At the Search Engine Strategies conferences, I teach you should *always* write for keyphrases on your home page. Since it's the most important page, (both to the search engines and to your prospects,) it's crucial to do that right. I've seen way to many "edited for keyphrases" home pages that are horrid. The keyphrases stand out like a sore thumb, and the marketing message is lost.
Can you edit your inner pages for keyprhases? Yes. But if it's an important inner page (like a services page,) I would recommend writing around the keyphrases.
BTW - I don't get caught up in keyphrase density. My rule of thumb has always been to include a keyphrase 3-5 times each within the copy - with your most important keyphrase appearing the most times.
>The first thing I do is educate the new client about the importance of keywords. They get a white paper from me and a homework assignment to come up with their idea of the keywords for their site's purposes.
YAY to this!
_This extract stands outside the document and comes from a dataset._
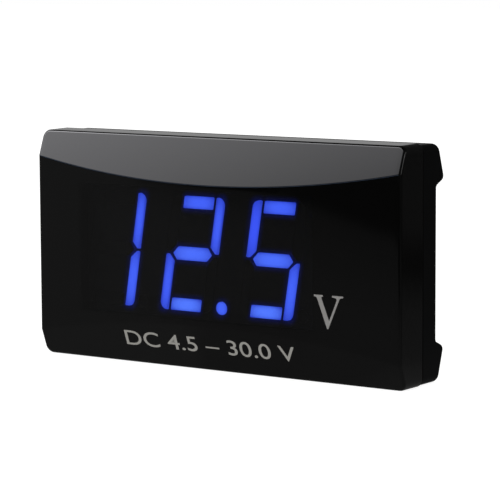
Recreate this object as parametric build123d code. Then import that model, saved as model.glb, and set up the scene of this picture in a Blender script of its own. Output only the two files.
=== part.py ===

Unless the client is really on the seo ball, you should always doublecheck and research keyphrases choices. Sometimes clients think about their services in a different way their prospects do, and they want a phrase like, "global multilingual communications systems," when what they offer is "free chat." (Yes, this happened to me!)
Hey, and speaking of the Search Engine Strategies conference, the next one is in Dallas. Is anyone here going? If so, I'd love to meet you!
| 8:00 pm on Oct 26, 2001 (gmt 0)|
>>Sometimes clients think about their services in a different way their prospects do
I think that could qualify as the understatement of the year!